Take the material and output all of it exactly.

[BEGIN Dataset]

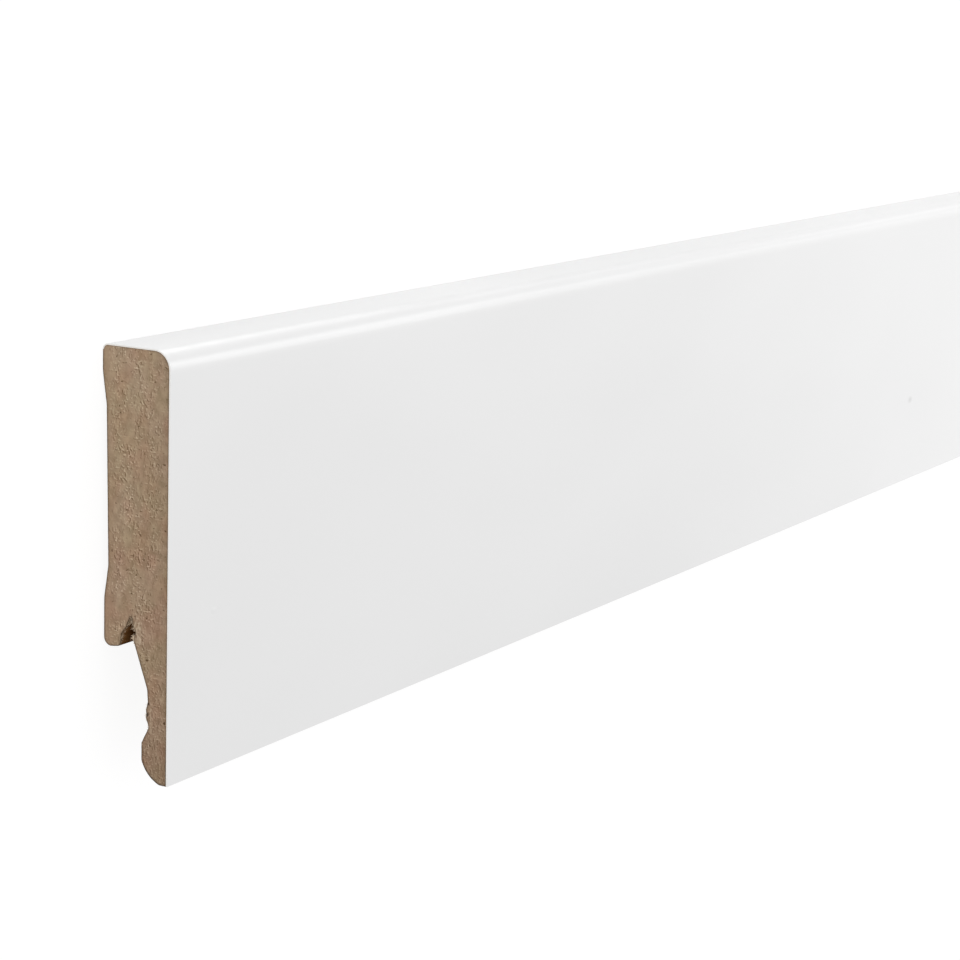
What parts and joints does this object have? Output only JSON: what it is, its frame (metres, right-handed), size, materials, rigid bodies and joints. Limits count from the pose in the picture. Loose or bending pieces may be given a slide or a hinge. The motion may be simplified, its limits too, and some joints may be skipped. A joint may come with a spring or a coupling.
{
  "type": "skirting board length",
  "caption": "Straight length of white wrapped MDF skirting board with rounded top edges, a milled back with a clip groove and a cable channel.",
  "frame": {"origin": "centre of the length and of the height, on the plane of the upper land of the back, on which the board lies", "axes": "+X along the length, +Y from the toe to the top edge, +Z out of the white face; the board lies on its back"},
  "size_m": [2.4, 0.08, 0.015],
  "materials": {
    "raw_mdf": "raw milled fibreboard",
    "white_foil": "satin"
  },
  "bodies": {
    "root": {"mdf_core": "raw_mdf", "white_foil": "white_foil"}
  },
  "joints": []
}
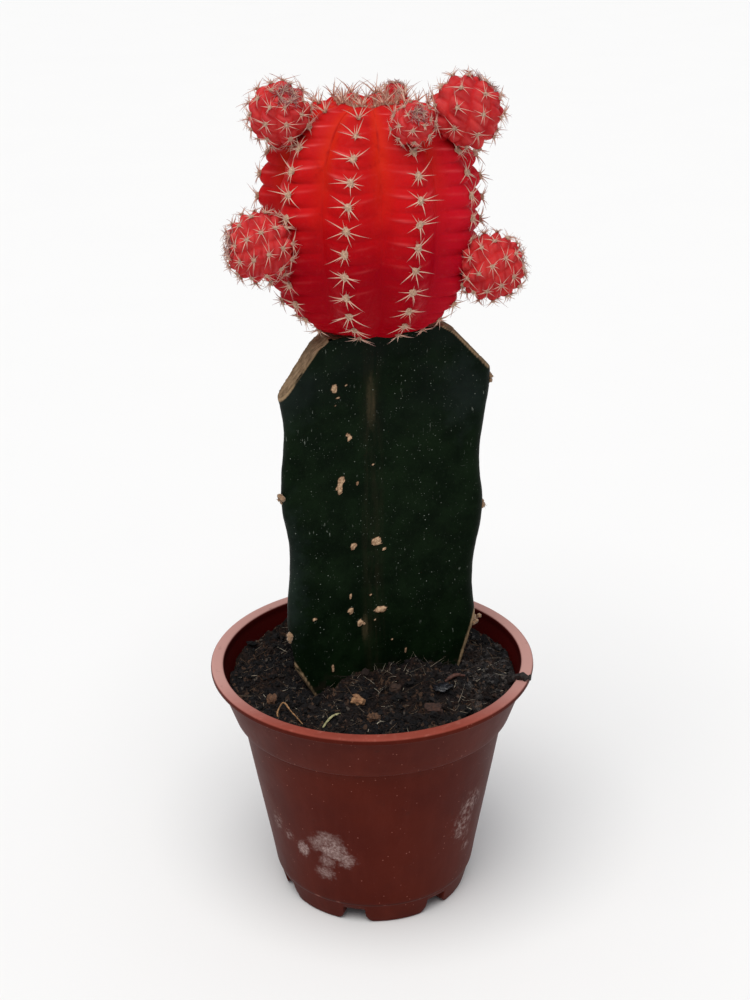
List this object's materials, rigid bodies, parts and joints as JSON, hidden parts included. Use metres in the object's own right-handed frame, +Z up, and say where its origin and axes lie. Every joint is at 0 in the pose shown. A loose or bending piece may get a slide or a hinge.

[END Dataset]

• _Output of the exercise_:
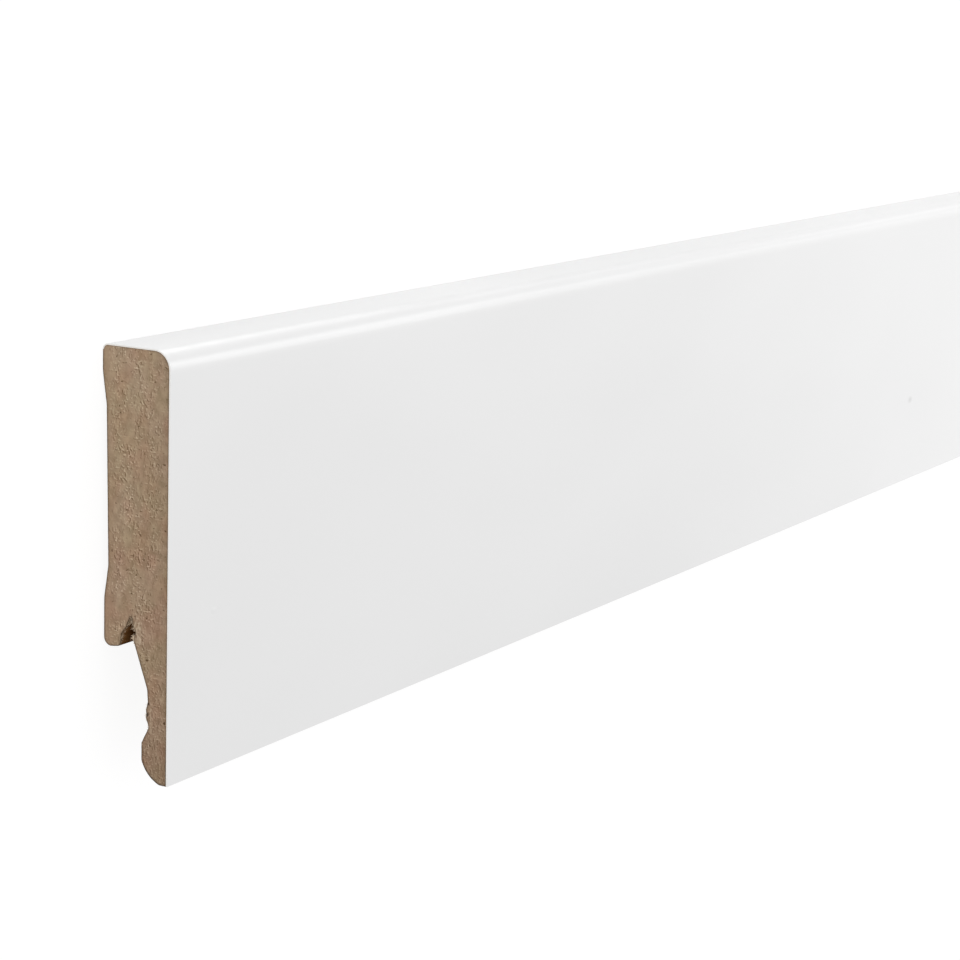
What parts and joints does this object have? Output only JSON: what it is, its frame (metres, right-handed), size, materials, rigid bodies and joints. Limits count from the pose in the picture. Loose or bending pieces may be given a slide or a hinge. The motion may be simplified, its limits too, and some joints may be skipped. A joint may come with a spring or a coupling.
{
  "type": "skirting board length",
  "caption": "Straight length of white wrapped MDF skirting board with rounded top edges, a milled back with a clip groove and a cable channel.",
  "frame": {"origin": "centre of the length and of the height, on the plane of the upper land of the back, on which the board lies", "axes": "+X along the length, +Y from the toe to the top edge, +Z out of the white face; the board lies on its back"},
  "size_m": [2.4, 0.08, 0.015],
  "materials": {
    "raw_mdf": "raw milled fibreboard",
    "white_foil": "satin"
  },
  "bodies": {
    "root": {"mdf_core": "raw_mdf", "white_foil": "white_foil"}
  },
  "joints": []
}
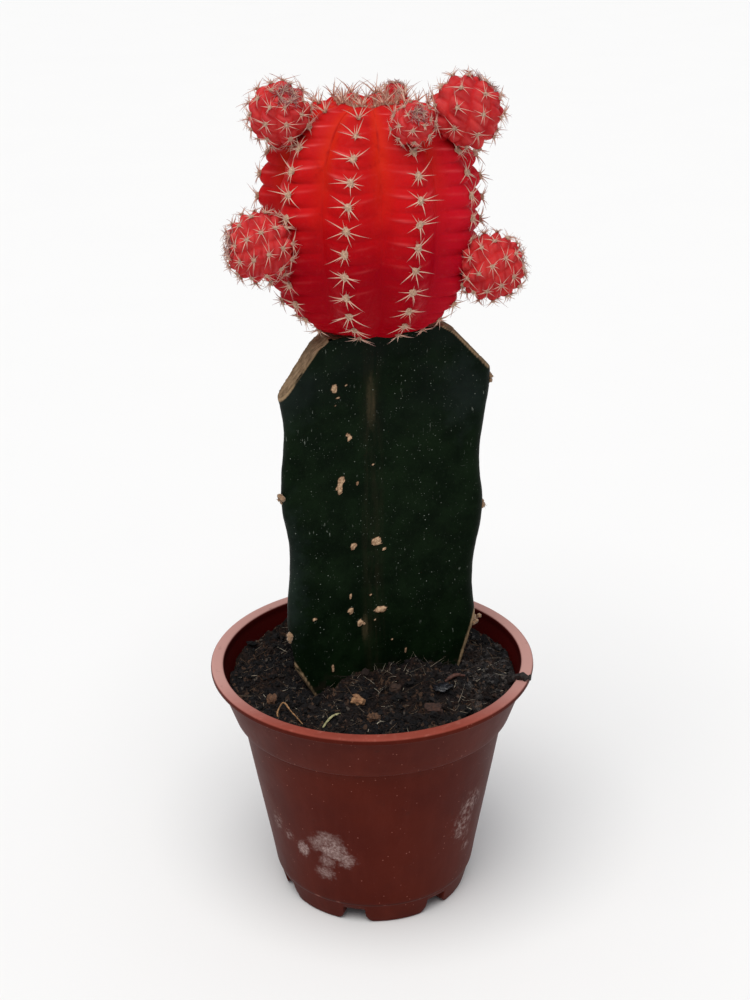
List this object's materials, rigid bodies, parts and joints as JSON, hidden parts included. Use metres in the object's own right-handed frame, +Z up, and say where its origin and axes lie. Every joint is at 0 in the pose shown. A loose or bending piece may get a slide or a hinge.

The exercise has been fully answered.